Aside from a lot of bureaucracy within alcohol sales, Schafer knew he was entering into a very labor intensive field.

“A lot of training the vines and weeding,” he said, adding that he also built an outbuilding that would be used for his wine-making venture.

“It’s kind of his man-cave,” laughed his wife, who helped turn the space into a store where the family would sell their wine.

Last year, the fruits of their labor began to grow in two different shades of red and two different shades of white.

Marquette, La Crescent, Frontenac and Frontenac Gris grapes would dot the two-acre landscape on the family’s land three miles south of Audubon.

The Schafer women were all helping with photos, I.T. and vineyard maintenance, as other friends and family joined them for a harvest party.

“Some were up handpicking the grapes from bunches; we had a de-stemming crew, a crushing crew a pressing crew, and then the juice would all go into the tanks and we’d do it all again,” said Schafer, who says everybody had a blast harvesting in the rain last year.

After approximately nine months of fermenting, John Schafer and his crew bottled up 1,500 bottles of wine, ranging from very dry to sweet.

“I helped sweeten it up to chick level,” smiled Kim Schafer, whose palate preferred a sweeter wine than the dry variety her husband liked.

Six different wines began lining the shelves of their new little store and the Weedy Lake Vineyard & Winery was up and running full force.

But this past year, the cruel, icy fingers of a cold Minnesota winter came curling around those vines.

“We had so many consecutive days of below zero weather,” said Schafer, who spent the spring checking for signs of life from his vineyard.

The news wasn’t good.

“We lost about 90 percent,” he said.

When a grape vine is lost, it isn’t just lost for that year — it has to be dug up and replaced by a new vine that would take another four years to bear fruit.

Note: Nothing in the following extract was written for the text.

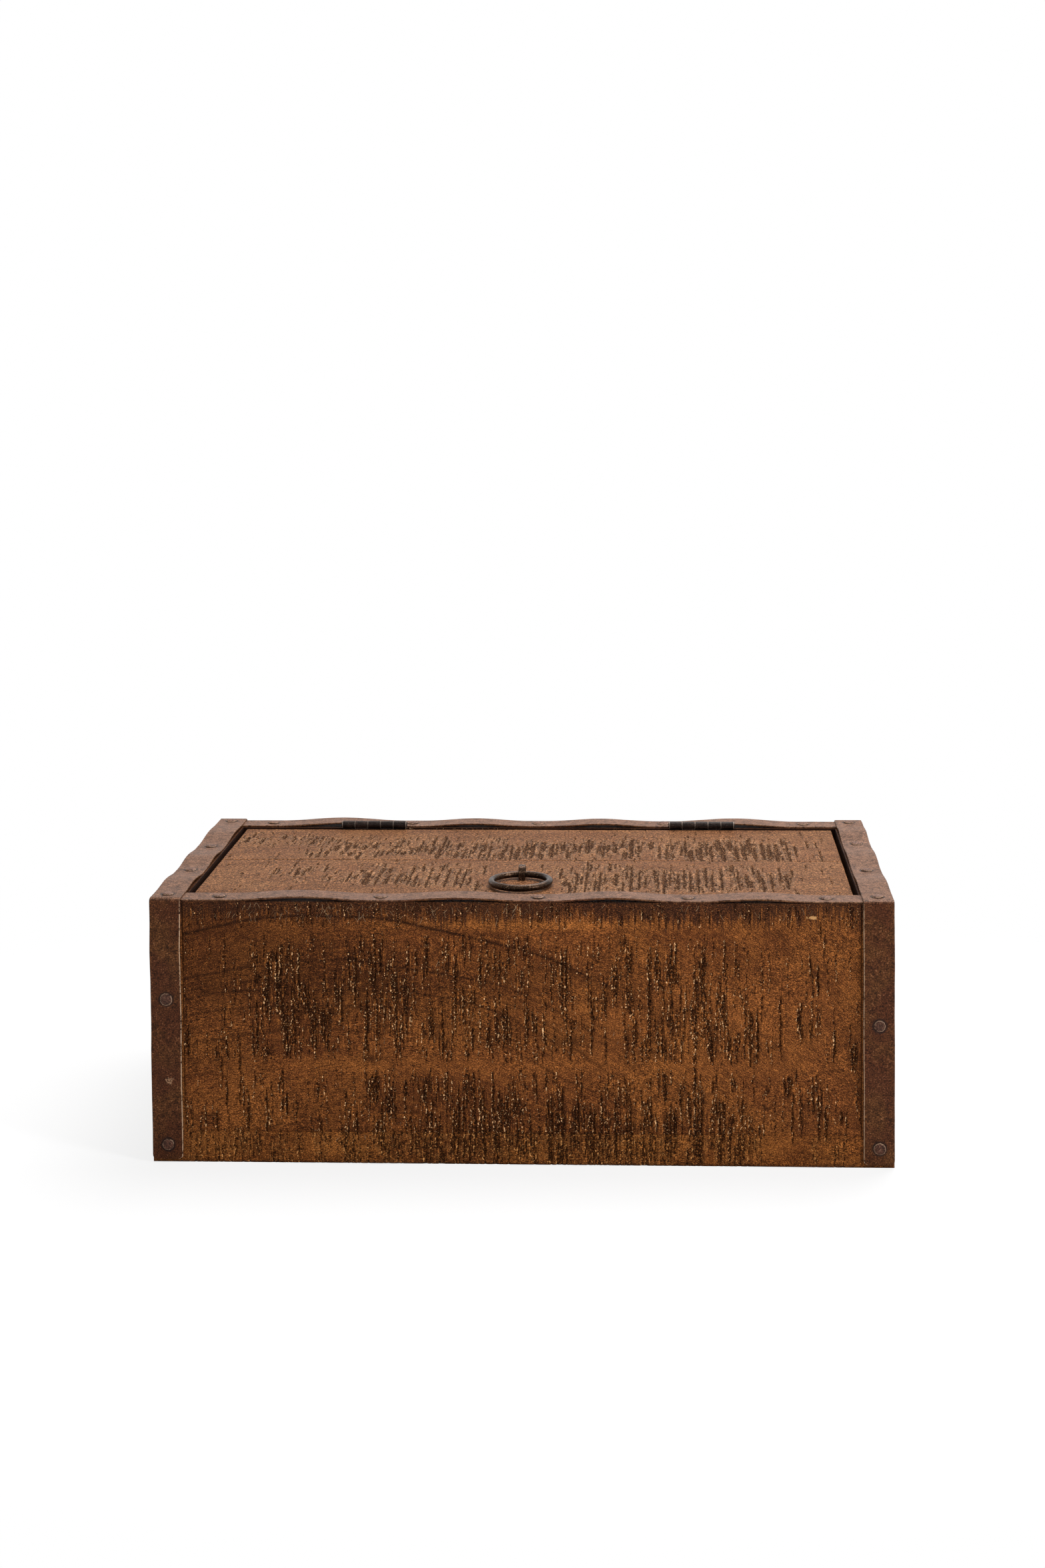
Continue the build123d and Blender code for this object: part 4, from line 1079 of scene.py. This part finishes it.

The best case scenario is that the mostly-dead plant will start to re-grow from the root, which means it will only take two years.

Either way, it was a big blow to the young winery and its small family of founders.

“Right now we just have to decide if we’re going to re-plant or if we’re just going to get out of the industry,” said Schafer, who remains optimistic. “We just have to decide what’s best for us as a family.”

One option for Schafer is to purchase grapes from other grape growers, which is what he did last year for a particular kind of grape that didn’t do as well in his vineyard.

It’s an option, but a slim one around this area.

“A lot of grape growers are suffering from the same kind of losses I am and the ones that did OK are already contracted out,” said Schafer, who has another option of purchasing grapes from California or other southern states just to keep the winery open for the next few years until his newly planted ones begin producing again.

Until they decide for sure, Schafer will be busy assessing his loss and selling the wine from last year.

“We still have around 1,300 bottles, so we’re having free wine tastings on the weekends,” said Schafer with a smile he is determined to maintain.

“We don’t sweat the doom and gloom; it is what it is, and we’re hearty people,” he said, as Kim added, “It’s an adventure in life; something is gained from it,” she said. “It’s brought us closer together as family.”

Weedy Lake Winery is open Fridays and Saturdays from noon to 7 p.m. and Sundays from 1 to 5 pm.